Playing down concerns about the city’s transport network, he also insisted the Games would make money.
“We are going to be selling London,” he told the BBC, adding that the Games had already brought “fantastic investment”.
Meanwhile, Culture Secretary Jeremy Hunt has called a planned strike by UK border staff on the eve of the Games “an absolute disgrace”.
It comes after International Olympics Committee president Jacques Rogge told reporters he was satisfied with security arrangements for London 2012.
Mr Johnson told BBC One’s Andrew Marr Show: “If you look at what Jacques Rogge had to say last night, he’s been in London for a few days, he thinks that our city is as well-prepared as any city in the history of the Games.”
The mayor said: “So far the traffic system and the transport networks generally are holding up well, touch wood.”
He added: “I think possibly what we are going through at the moment as a nation, as a city, is that necessary pre-curtain up moment of psychological self-depression before the excitement begins on Friday.”

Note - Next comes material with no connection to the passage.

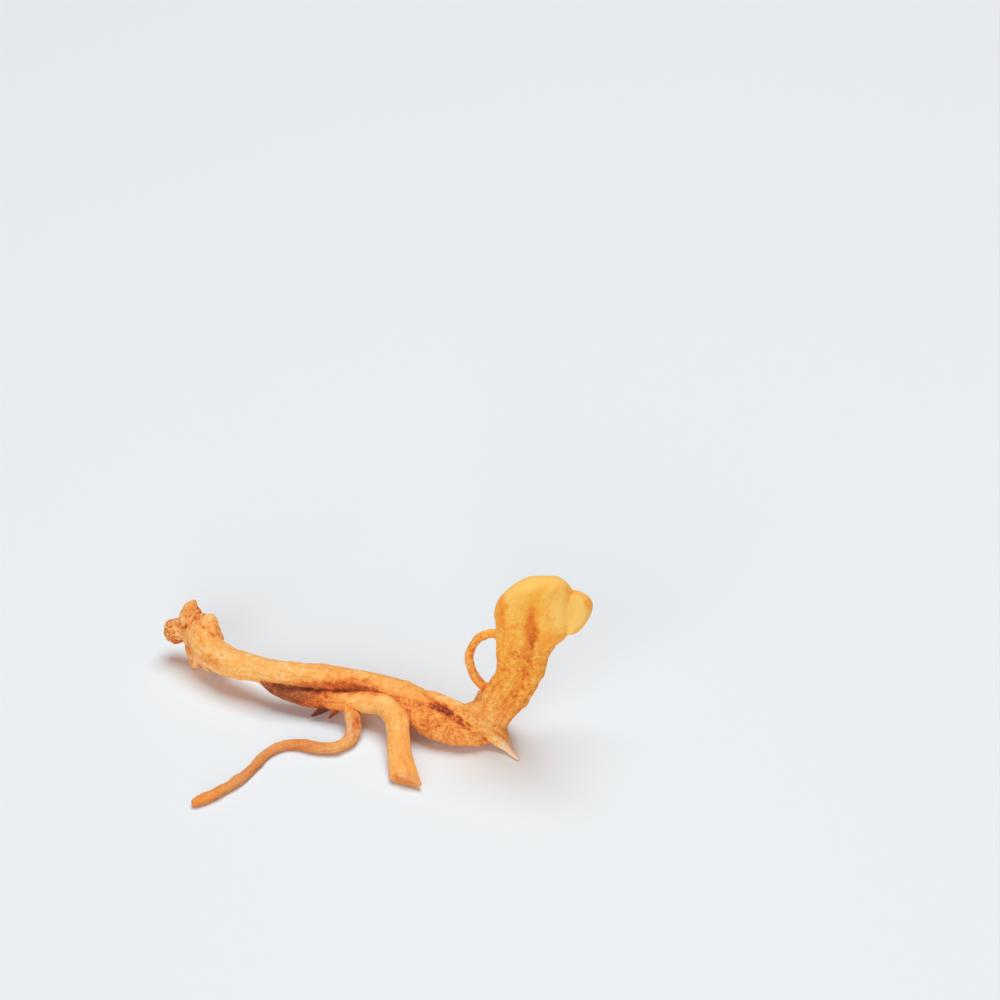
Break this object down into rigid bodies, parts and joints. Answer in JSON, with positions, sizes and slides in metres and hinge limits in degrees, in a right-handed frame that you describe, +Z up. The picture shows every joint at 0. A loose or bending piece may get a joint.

Montreal hosted the Olympics in 1976 and took 30 years to pay off the Games’ bills, while the cost of staging the 2004 Olympiad is believed to have contributed to Greece’s financial crisis.
But Mr Johnson said: “The heads of most of the world’s great businesses are coming to London in the course of the next few weeks and we are going to be showing what London has to offer, making it clear there are fantastic opportunities for investment…. We are going to be selling London.”
He said: “The Olympic Games have already been responsible for fantastic investment in this city. Pension funds from across the world are investing in the Olympic sites right now… to say nothing of all the transport investment, which is transforming London.
“I defy the critics of the Olympics to say that this is not producing economic benefits for the city.”
He said 512,000 people were understood to have turned out to see the torch relay on Saturday and that most people in London were looking forward to the opening ceremony.
Jacques Rogge said the IOC was satisfied with security arrangements for the Games
Meanwhile Mr Hunt lambasted members of the PCS union who have voted to go on strike on Thursday, the eve of the opening ceremony.
The action will involve staff across the Home Office, including the UK Border Agency, the Identity and Passport Service and Criminal Records Bureau.
Mr Hunt told BBC Radio Five Live’s Sportsweek programme: “They are totally out of tune with the mood of the country.”
He said: “I find it extraordinary. I mean we’ve got 600-odd staff who man the immigration terminals at Heathrow, and you’ve got 60,000 to 70,000 volunteers who are giving their time over the next six weeks, completely free of charge, and you know – they may or may not have a legitimate industrial grievance, but this is surely not the time to pursue it.”
Mr Hunt added: “It’s an absolute disgrace. It’s totally out of sync with the way everybody else is behaving. If, you know, Labour and the Conservatives and the Liberal Democrats can come together to unite behind the Olympics I think this is just a moment when you’ve just got to read the mood of the country a bit better.”
He denied the strike would impact on preparations for the Games, adding: “We have a contingency plan in place and I am absolutely confident that we will get everyone into the country.”
Asked by presenter Gary Richardson about the possibility of sacking the strikers, he replied: “I can tell you amongst ministers there have been people asking whether we should be doing that but I don’t want to escalate things by talking about that right now because I know amongst those 600 people there are lots of people who want to do the right thing and turn up for work.”